Musharraf appears to have accepted the winds of change philosophically, stressing that he is willing to work with anybody and everybody – implicitly accepting even those whom he used to say would never be allowed back into politics in Pakistan.

He was recently quoted as saying that the new order marks a welcome move towards democracy and that he has no objection to decisions being made in parliament. He said he had earlier been pushed into taking charge because members of the previous government kept referring matters to him.

This language of appeasement may not take Musharraf very far given the mood in Parliament.

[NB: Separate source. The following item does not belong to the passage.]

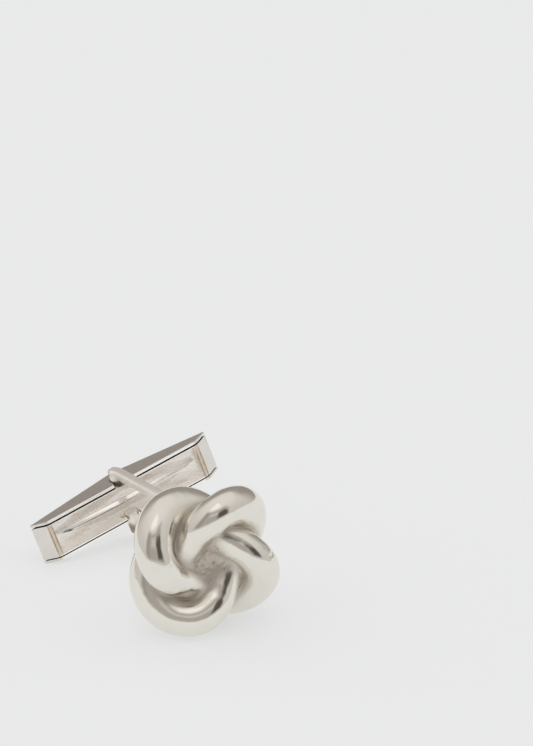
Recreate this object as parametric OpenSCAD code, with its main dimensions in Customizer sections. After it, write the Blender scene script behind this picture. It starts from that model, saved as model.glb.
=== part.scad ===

On Mar. 24, when Gillani was elected prime minister with a thumping majority, many eyes welled up as he reached out to wordlessly clasp the hand of 19-year-old Bilawal Bhutto Zardari, son of the assassinated Benazir Bhutto who led the victorious Pakistan People’s Party (PPP).

Earlier slogans of “Zinda hai BB zinda hai” (Benazir lives) were replaced by the “thunderous echo” as one press reporter put it, of “Go Musharraf go” slogans. Some even raised this slogan at President House later that day as Musharraf administered oath of office to Gillani, startling Musharraf as well as the soft-spoken new prime minister.

Many newly inducted ministers have served time in Musharraf’s prisons without charge or on charges that were never proved. Several wore black armbands as they took oath on Mar. 31, in protest against the man administering the oath, whose presidency they consider illegal.

Gillani himself was jailed for over five years, after being convicted in 2001 on charges of illegally providing government jobs to PPP loyalists. Terming the charges as politically motivated, he steadfastly refused to cut a deal with Musharraf and switch sides in return for his freedom, inspiring widespread admiration.

This is the first time that a prime minister in Pakistan has been elected from the largely underdeveloped semi-desert rural area known as the Seraiki belt, famous for its Sufi culture and folklore, straddling two provinces, southern Punjab and northern Sindh.

Gillani’s first speech after having obtained the Parliament’s vote of confidence on Mar. 29 came as a surprise even for those who had been engaged in making policies for the PPP. “He included points that we have been working on for the past two years with the party,” well-known economist Kaiser Bengali told IPS. “But I hadn’t seen the draft, so I had no idea he was going to include them.”

Bengali found it “refreshing” that for the first time in eight years, a prime minister of Pakistan was referring to crucial issues like poverty, housing, employment, and “not in technocratic terms”. “Suddenly we have a prime minister who is touching – no, who is touched by – the lives of the people.”

Measures announced by Gillani include minimum wages of PKR 6,000 (100 US dollars) a month, employment and housing schemes for the poor, relief to the farmers, an austerity drive starting with his own office, and energy saving and environmentally friendly policies.

Some commentators have remarked that Gillani may find himself wishing for a magic wand in order to fulfil the promises he has made. Bengali, who has been working with a small group of economists on many of these issues, asserts that the goals are “do-able, because these promises were not made in a vacuum. All the budgets for these plans (like housing, minimum wages and employment) have been worked out, all the costing is available.”

This holds true not just for the issues Bengali has worked on like housing and employment, he points out, but also matters like energy. Gillani’s announcement that the government will explore the potential of small dams marks a shift in policy. Bengali notes that several feasibilities have been made over the year, including from the World Bank and other agencies. “It’s now time to take them out of the closet.”

Gillani said his government sought a political solution to the problem of ‘terrorism’ and violence in Pakistan’s border areas. Towards this end, he announced that the draconian British era Frontier Crimes Regulation (FCR) that applies to the Federally and Provincially Administered Tribal Areas (FATA and PATA) and has kept these areas outside the pale of Pakistan’s constitution would be revoked. In addition, a special economic package for these areas will be introduced to encourage development and generate employment.

Even government allies like the secular Awami National Party (ANP), the winning party in the North West Frontier Province neighbouring FATA and PATA, and the conservative, religious Jamiat-Ulema Islam (Fazal) initially criticised the move as too hasty.

However, others defend the speech as a policy statement. “Obviously the FCR can’t be struck down with the stroke of a pen,” observed Bengali. “There are a lot of institutions around it. The actual modalities need to be worked out, but the direction has been set.”

The independent Human Rights Commission of Pakistan in a press statement called Gillani’s moves “an encouraging declaration of purpose and policy… The HRCP recognises that the government is faced with serious economic challenges which require its utmost priority, but these challenges cannot be met unless the rights of the people are fully guaranteed.”

Many ordinary Pakistanis, plagued by high inflation rates, are for the moment at least enjoying the feel of democracy in the air.